Search code examples
pythonxmlopenxmlelementtree

Python, OOXML, ElementTree and document root attributes


ElementTree (Python 2.7) does not see the attributes of the root element, for example, for tag <w:document xmlns:w="http://schemas.openxmlformats.org/wordprocessingml/2006/main"> - get an empty dictionary. I want "on the fly"to get the namespace for working with tags. Library xml.dom.minidom works fine, but I don't want to lose features with ET. Code example:

from xml.etree import ElementTree as ET
import zipfile
path = '/path/to/sample.docx'
zf = zipfile.ZipFile(path, 'r')
root = ET.fromstring(zf.read('word/document.xml'))
print(root.tag, root.attrib) # =>
# ('{http://schemas.openxmlformats.org/wordprocessingml/2006/main}document', {})

Solution

  • An XML namespace declaration (a thing starting with xmlns:) is not an attribute.
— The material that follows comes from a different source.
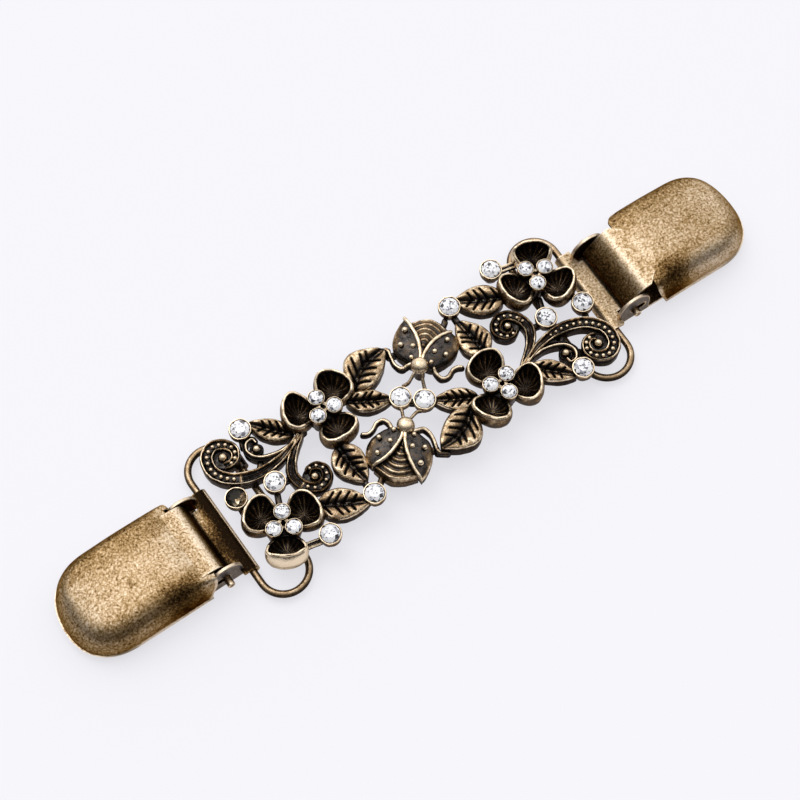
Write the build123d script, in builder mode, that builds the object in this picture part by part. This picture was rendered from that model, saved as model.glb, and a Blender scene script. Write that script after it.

I think that's why you're not seeing it appear in the attrib dictionary. There are other ways of working with namespaces, so if you can say more about the purposes you're working to serve I may be able to be of more help.

    The namespaces (and their prefixes) of WordprocessingML elements are well known and documented, and relatively few in number. There are some tens at most and only a small handful that appear in most documents. So depending on what you're trying to accomplish it may be easier to get done than it might seem.